The RFM model is probably one of the best known and most widely used customer segmentation models by data driven marketers. It’s used for both measuring customer value and predicting future customer behaviour and has been in regular use since the 1970s, particularly in the field of catalogue marketing.

However, despite being such an old model, RFM analysis is still commonly used today and is still the subject of ongoing research and development to help improve business performance. Yet, oddly, many marketers are often unaware of RFM, or why and how it works. In this quick guide, I’ll explain…

What is RFM?

RFM stands for Recency (R), Frequency (F), and Monetary value (M). These three dimensions define how recently a customer purchased, how many times they ordered, and how much money they spent, and are a powerful indicator of customer value and a predictor of future behaviour. Using RFM analysis can help marketers understand their customer segments, contact customers at the right time with the right offers, and market more profitably.

In RFM analysis raw data is collected on each customer’s purchase behaviour from which the raw RFM variables are calculated. An RFM model is then used to “bin” each of these values into five groups called quintiles, which are numbered 1 through 5.

This gives each customer a score for R, F, and M from 1 to 5, according to their Recency, Frequency, or Monetary value. The higher the number the more recent, frequent, or high-spending the customer.

The individual R, F, and M scores are then aggregated to form an overall RFM score, such as 111 or 555. Since 5 x 5 x 5 = 125, this gives a total of 125 different RFM score permutations, such as 111, 153, and 555, each of which describes a segment of customers.

The RFM model is based on the assumption that customers who have been purchased more recently, have placed more orders, and that customers who spend more money with the business are likely to be more valuable and are more likely to shop again than those that have not. Although it’s simple, this assumption is surprisingly effective. Given that Customer Lfietime Value is so complicated to calculate and understand (most people actually get it very wrong), it’s refreshing that the RFM model is so straightforward.

RFM stands for Recency, Frequency, and Monetary value and helps marketers select customers to target.

How are RFM scores used?

RFM scores, and the underlying raw RFM variables upon which they are based, can be used in a variety of ways. The main application is to allow marketers or sales staff to quickly and easily understand each customer’s value and purchase behaviour without the need to analyse any data.

Since an RFM score is very easy to interpret, you can quickly ascertain the relative Recency, Frequency, or Monetary value of each customer in relation to the rest.

For example, a 111 score denotes the least valuable customers who have not been seen recently, have not placed many orders and have not spent much, while a 555 denotes the most valuable customers who have shopped recently, have placed lots of orders and have spent a great deal.

The scores let you spot your best customers, your worst customers, your new customers, your repeat customers, your loyal customers, your high value customers, and your lapsed customers.
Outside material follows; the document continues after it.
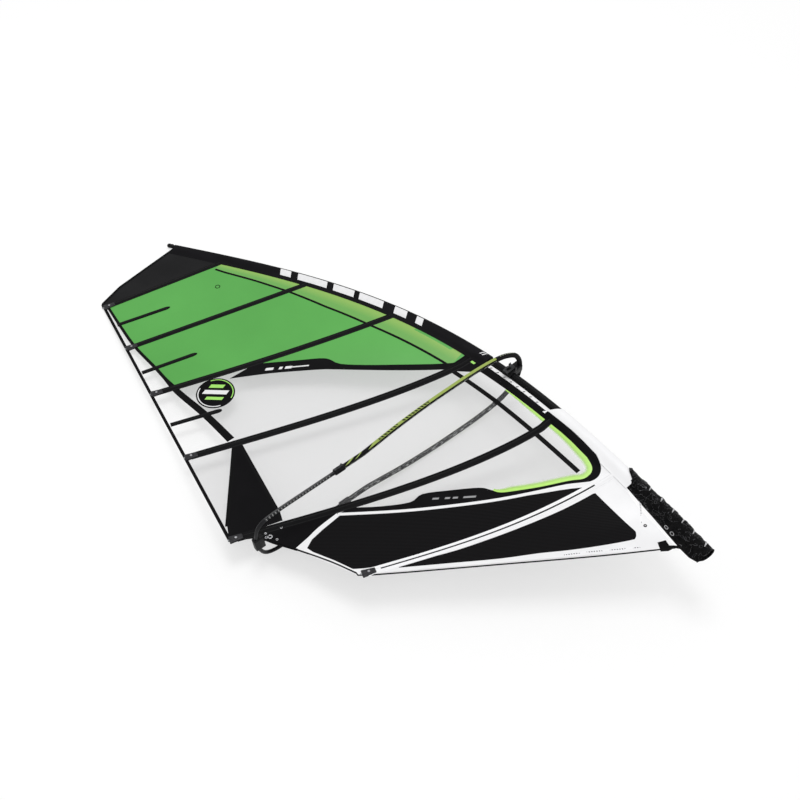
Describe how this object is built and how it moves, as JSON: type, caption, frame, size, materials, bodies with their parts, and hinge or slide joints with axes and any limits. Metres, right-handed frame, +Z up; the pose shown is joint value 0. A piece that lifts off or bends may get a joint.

They also help you predict future customer behaviour and create a customer ranking of best to worst to aid prioritisation.

RFM score Description
111 Low value customer: A customer who is the least recent, has placed the least number of orders, and has spent the lowest amount. You may want to try and reactivate these, or market to them less frequently.
511 New customers: A customer who is the most recent, but has placed the least number of orders, and has spent the lowest amount. To prevent them being one-time customers, these can be targeted to get them to return.
155 High value lapsed customer: A customer who is not recent but who has placed a high number of orders and spent a high amount. It would be worthwhile trying to win these repeat customers back.
555 High value customer: A customer who is the most recent, has placed the highest number of orders, and has spent the greatest amount. These big spenders are very valuable and represent your best customers, so will benefit from preferential treatment to retain them.

Applications of RFM models

As with many of the traditional models used in marketing science, the RFM model was originally developed for catalogue marketing by direct marketers. Catalogues are notoriously expensive to create, print, and distribute, so direct marketers needed a way to reduce the high costs of sending direct mail by ensuring it was reaching the best customers.

At a basic level, data scientists would take the customer data and calculate the Recency, Frequency, and Monetary value for each customer, assign RFM scores. They’d then examine the correlation between the RFM scores and the likelihood for each RFM quintile, or range of RFM segments, to purchase. They’d then create their mailing list based on specific RFM scores.

Effectively, by selecting only those customers whose RFM scores meet certain criteria, you can select the customers most likely to purchase and avoid sending costly catalogues to those who won’t. RFM segmentation, therefore, works primarily in helping to target customers who are likely to purchase and increases profits by not mailing those who probably won’t. It increases profit by cutting costs.

However, RFM is just as applicable to those working in an ecommerce business. The RFM approach to segmenting customers can help you target promotions and customer retention activity, and help you improve your email marketing performance. RFM is not just for catalogue marketing.

Programmer

How to create an RFM model

As far as marketing models go, RFM models and RFM analysis are definitely at the easier end of the spectrum, often (but not always) requiring no machine learning skills and only access to basic transactional dataset. A decent data scientist should easily be able to create an effective RFM model in a day - indeed, my EcommerceTools data science toolkit allows you to create an RFM model in a few minutes.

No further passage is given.